The children of God are to be in the world as Jesus is. This statement has immeasurable consequences for how believers are to live in relation to one another and to the world. God’s love is brought to completion in the believers’ mutual love, for in their love, God’s love is revealed to the world, thus fulfilling God’s intended purpose of making known his love for humanity. Believers have a mission, as they are “entrusted and charged with carrying out the purposes of God in revealing divine love to the world and in the world” (Rensberger 2014, 252-53).

 Because God cannot be seen, God chooses various means to make himself known because he desires to be known. As God’s own unique Son, Jesus was God’s perfect Revealer. He did so with his own life, death, and resurrection.
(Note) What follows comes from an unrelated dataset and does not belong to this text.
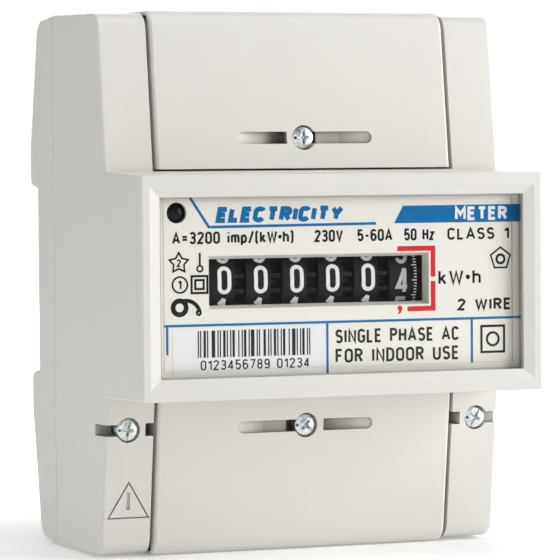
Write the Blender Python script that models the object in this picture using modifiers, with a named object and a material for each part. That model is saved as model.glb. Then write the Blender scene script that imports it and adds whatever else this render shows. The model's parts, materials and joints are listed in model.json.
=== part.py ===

While in the Gospel, Jesus makes God known to the world by bringing God’s works to completion, in the Epistle, it is the believers that bring God’s work to completion in their mutual love.

First John’s message is deeply relevant to the Church today. If God’s children, who claim to love and obey God, do not re-present the love of God to others, what chance does the world have of knowing its Savior? The world is watching.

References

Brown, Raymond E. The Epistles of John. Anchor Bible Series 30. Garden City: Doubleday, 1982. 

Dodd, Charles H. 1946. The Johannine Epistles. New York: Harper & Brothers.

Rensberger, David. 2014. Completed Love: 1 John 4:11-18 and the Mission of the New Testament Church. In Communities in Dispute: Current Scholarship on the Johannine Epistles, edited by R. Allan Culpepper and Paul Anderson, 237-73. Atlanta: Society of Biblical Literature.

Snodderly, Beth. 2008. “A Socio-Rhetorical Investigation of the Johannine Understanding of ‘the Works of the Devil’ in 1 John 3:8.” Ph.D. diss., University of South Africa.